In practice, one of the greatest challenges of modern RAS is not producing fish - it is properly managing the waste generated by the process.

Daniel Elton, CTO, Lago Sofía

Waste management

However, I believe one of the least discussed topics surrounding RAS is waste management. Much is said about recirculation, water-use efficiency and reduced freshwater consumption, but far less attention is given to what happens to the sludge and nutrients these systems generate.

In practice, one of the greatest challenges of modern RAS is not producing fish - it is properly managing the waste generated by the process.

As recirculation rates increase and freshwater use decreases, solids and nutrients also become more concentrated and therefore require adequate treatment.
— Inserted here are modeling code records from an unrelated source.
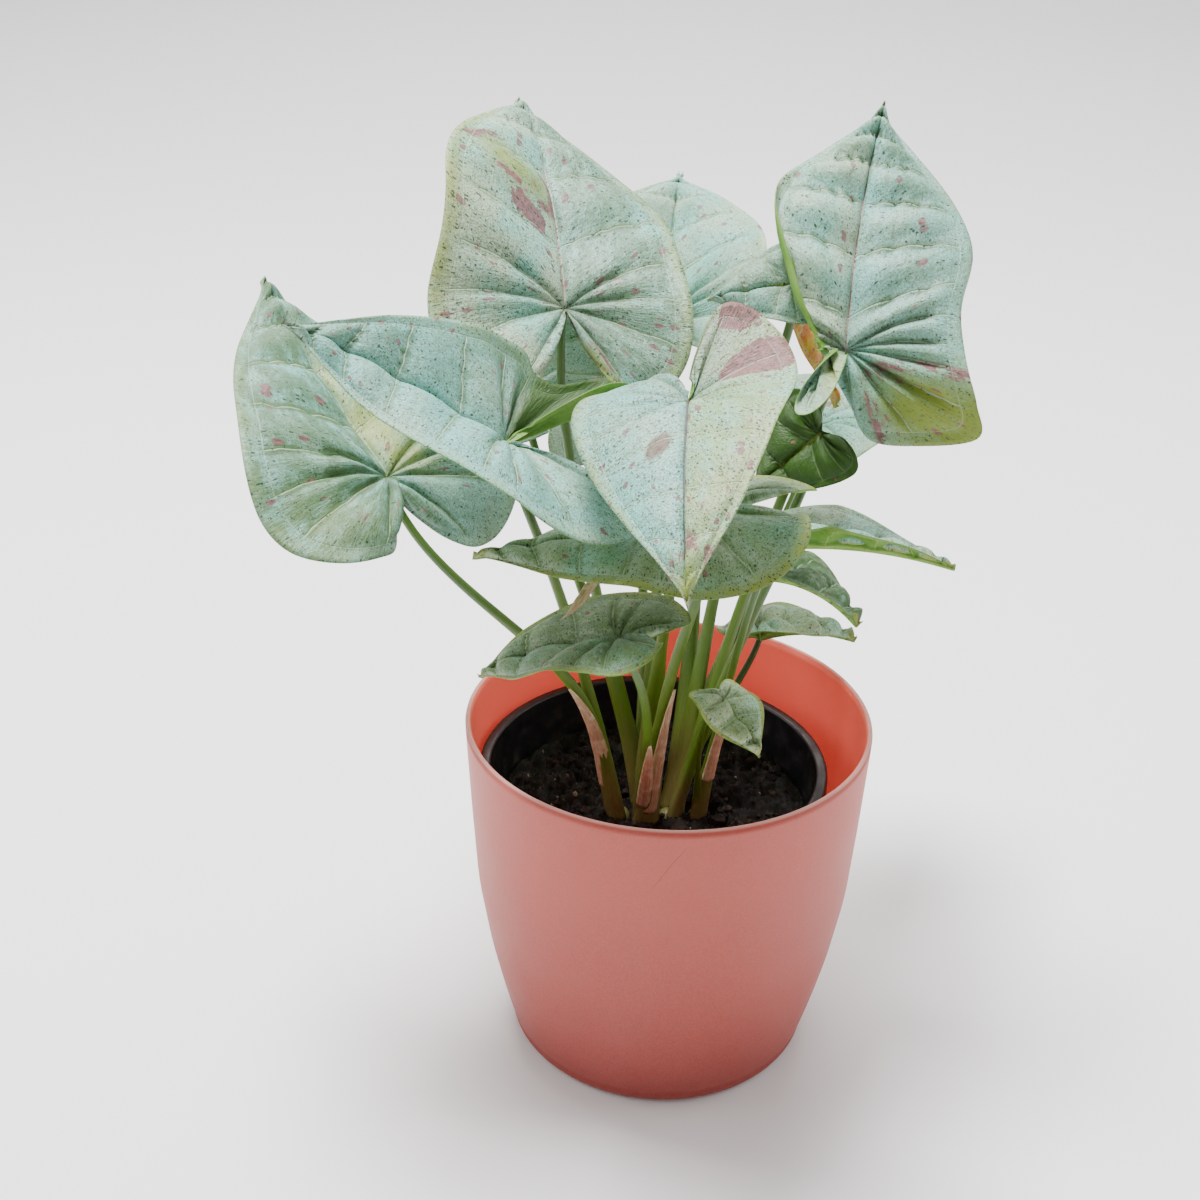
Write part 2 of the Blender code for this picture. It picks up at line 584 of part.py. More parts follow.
def make_plantlet(name, plantlet, leaves, material):
    """Stem with its foot in the soil and one petiole for each of its leaves, joined to one solid."""
    foot, radius = plantlet["foot"], plantlet["radius"]
    heights = np.array([SOIL_TOP - FOOT_DEPTH, SOIL_TOP, SOIL_TOP + 6.0, SOIL_TOP + 9.0])
    path = np.column_stack([np.full(4, foot[0]), np.full(4, foot[1]), heights])
    stem = tube(f"stem_{name}", path, radius * np.array([0.95, 1.0, 0.85, 0.4]), 10, material)
    petioles = new_collection(f"petioles_{name}")
    for leaf_name, leaf in leaves.items():
        curve = petiole_path(leaf, foot, PETIOLE_RINGS)
        radii = np.linspace(leaf["thick"], leaf["thin"], PETIOLE_RINGS)
        tube(f"petiole_{leaf_name}", curve, radii, PETIOLE_SIDES, material, petioles)
    boolean_with(stem, petioles, "UNION", "MANIFOLD")
    shade_round(stem)
    return stem


def sheath_grid(leaf, foot, sheath):
    """Shell round the outer side of a petiole's foot, open at the back and narrowing to a point."""
    path = petiole_path(leaf, foot, 60)
    stations = np.linspace(sheath["start"], sheath["end"], SHEATH_ROWS)
    place = stations * (len(path) - 1)
    centre = np.stack([np.interp(place, np.arange(len(path)), path[:, k]) for k in range(3)], axis=-1)
    way = np.gradient(centre, axis=0)
    way = way / np.linalg.norm(way, axis=1)[:, None]
    facing = math.radians(sheath["facing"])
    out = np.array([math.cos(facing), math.sin(facing), 0.0])
    out = out - way * (way @ out)[:, None]
    out = out / np.linalg.norm(out, axis=1)[:, None]
    side = np.cross(way, out)
    share = np.linspace(0, 1, SHEATH_ROWS)
    stalk = leaf["thick"] + (leaf["thin"] - leaf["thick"]) * stations
    radius = stalk + GAP + SHEATH_THICKNESS / 2 + 0.15 + sheath["flare"] * share**2
    spread = np.radians(sheath["spread"]) * np.sqrt(np.clip(1.02 - share, 0, 1))
    angle = spread[:, None] * np.linspace(-1, 1, SHEATH_COLUMNS)[None, :]
    ring = out[:, None] * np.cos(angle)[..., None] + side[:, None] * np.sin(angle)[..., None]
    return centre[:, None] + ring * radius[:, None, None]


def make_sheath(name, leaf, foot, sheath, material):
    grid = sheath_grid(leaf, foot, sheath)
    rows, columns = grid.shape[:2]
    number = np.arange(rows * columns).reshape(rows, columns)
    triangles = []
    for r in range(rows - 1):
        for c in range(columns - 1):
            a, b, d, e = number[r, c], number[r + 1, c], number[r + 1, c + 1], number[r, c + 1]
            triangles += [(a, e, d), (a, d, b)]
    edge = [*number[0], *number[1:, -1], *number[-1, -2::-1], *number[-2:0:-1, 0]]
    return thin_solid(name, grid, np.array(triangles), edge, SHEATH_THICKNESS, material)


def main():
    clear_scene()
    make_planter()
    make_nursery_pot()
    make_soil()
    leaves = {name: leaf_values(leaf) for name, leaf in LEAVES.items()}
    petiole_green = make_material("petiole_green", (0.13, 0.25, 0.04), 0.45)
    blade_mint = make_material("blade_mint", (0.42, 0.60, 0.50), 0.5)
    for name, plantlet in PLANTLETS.items():
        own = {key: leaf for key, leaf in leaves.items() if leaf["plantlet"] == name}
        make_plantlet(name, plantlet, own, petiole_green)
    for name, leaf in leaves.items():
        make_blade(name, leaf, blade_mint)
    dry = make_material("dry_sheath", (0.55, 0.36, 0.25), 0.8)
    for name, sheath in SHEATHS.items():
        leaf = leaves[sheath["leaf"]]
        make_sheath(name, leaf, PLANTLETS[leaf["plantlet"]]["foot"], sheath, dry)


main()
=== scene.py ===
import math

import bpy
import numpy as np
from bpy.props import FloatProperty, FloatVectorProperty, IntProperty, PointerProperty
from bpy.types import Operator, Panel, PropertyGroup
from mathutils import Matrix, Vector


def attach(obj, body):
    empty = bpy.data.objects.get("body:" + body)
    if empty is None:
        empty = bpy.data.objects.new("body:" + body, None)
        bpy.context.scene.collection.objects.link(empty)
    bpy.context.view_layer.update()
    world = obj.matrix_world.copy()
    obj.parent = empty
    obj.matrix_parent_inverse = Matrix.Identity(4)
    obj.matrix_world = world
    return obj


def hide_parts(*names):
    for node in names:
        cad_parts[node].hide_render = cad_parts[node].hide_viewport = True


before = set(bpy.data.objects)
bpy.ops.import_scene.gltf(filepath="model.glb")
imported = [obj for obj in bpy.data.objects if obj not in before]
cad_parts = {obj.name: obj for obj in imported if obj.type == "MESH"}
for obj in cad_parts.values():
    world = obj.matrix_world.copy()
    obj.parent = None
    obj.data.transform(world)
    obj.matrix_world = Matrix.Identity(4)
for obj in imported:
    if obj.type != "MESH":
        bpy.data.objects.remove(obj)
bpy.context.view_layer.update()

bl_info = {
    "name": "Potted arrowhead plant",
    "version": (1, 0, 0),
    "blender": (4, 5, 0),
    "location": "3D View > Sidebar > Arrowhead",
    "description": "Builds the blades, petioles, soil and pots of an arrowhead plant",
    "category": "Add Mesh",
}

MM = 0.001

# Blade outline from the tip round to the notch at the stalk: share of the length along the
# blade, and share of the half width out from the midrib
OUTLINE = np.array([
    (1.00, 0.00), (0.93, 0.055), (0.80, 0.23), (0.61, 0.50), (0.38, 0.77), (0.14, 0.95), (-0.06, 1.00),
    (-0.24, 0.92), (-0.36, 0.70), (-0.38, 0.46), (-0.32, 0.28), (-0.19, 0.13), (-0.10, 0.05),
])
# Outline of a half whose lobe is square and closes the notch
SQUARE_OUTLINE = np.array([
    (1.00, 0.00), (0.93, 0.055), (0.80, 0.23), (0.61, 0.50), (0.38, 0.72), (0.14, 0.86), (-0.06, 0.94),
    (-0.20, 1.02), (-0.31, 1.06), (-0.35, 0.60), (-0.34, 0.26), (-0.22, 0.10), (-0.12, 0.03),
])

# Share of the length where the side veins begin to leave the midrib and not the junction
FAN_SHARE = 0.30
BLADE_ROWS = 97
BLADE_COLUMNS = 25
# Share of the way to the margin where the vein along the edge runs
EDGE_VEIN = 0.86
# Row where the lobe begins, and how many veins stand there for each one further up
LOBE_ROW = 0.52
LOBE_VEINS = 0.42

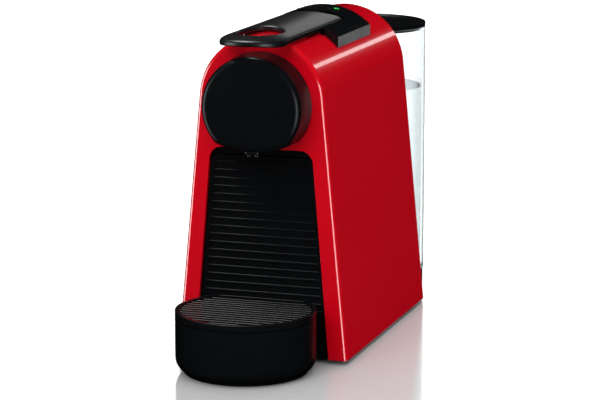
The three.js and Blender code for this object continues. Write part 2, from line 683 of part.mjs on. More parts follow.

Composting, biochar, energy recovery and other alternatives are advancing, but there is still considerable work ahead before we achieve truly efficient circularity.

In my view, the future of land-based aquaculture will depend precisely on our ability to integrate animal welfare, biosecurity, water efficiency and waste management into a single design philosophy.

Lessons from Chile 

And this is where another particularly relevant point emerges: Chile is beginning to export RAS know-how.

For decades, Chilean salmon farming imported technology, engineering, and operational models. Today, after years of facing complex production challenges and operating intensive systems at large scale, we are beginning to develop our own expertise capable of adding value internationally.

That is precisely one of the objectives of Blue Waters Aquaculture Engineering, a company born from Lago Sofía’s experience and focused on engineering and system design. We are already involved in international projects, including initiatives linked to chinook salmon production in New Zealand for New Zealand King Salmon.

Exporting understanding

More than exporting infrastructure, I believe the real value lies in exporting technology and know-how — understanding how to design systems that integrate animal welfare, biosecurity, efficiency and flexibility from their very origin while meeting targeted performance objectives.

This does not mean we have all the answers. The industry still faces enormous technical, regulatory, and environmental challenges. But I do believe we are entering a stage where the conversation should no longer focus solely on how much we produce, but rather on how we produce it.

Because ultimately, when animal welfare is incorporated as a design principle rather than merely as a reaction, the benefits extend not only to the fish, but also to the overall sustainability of the business.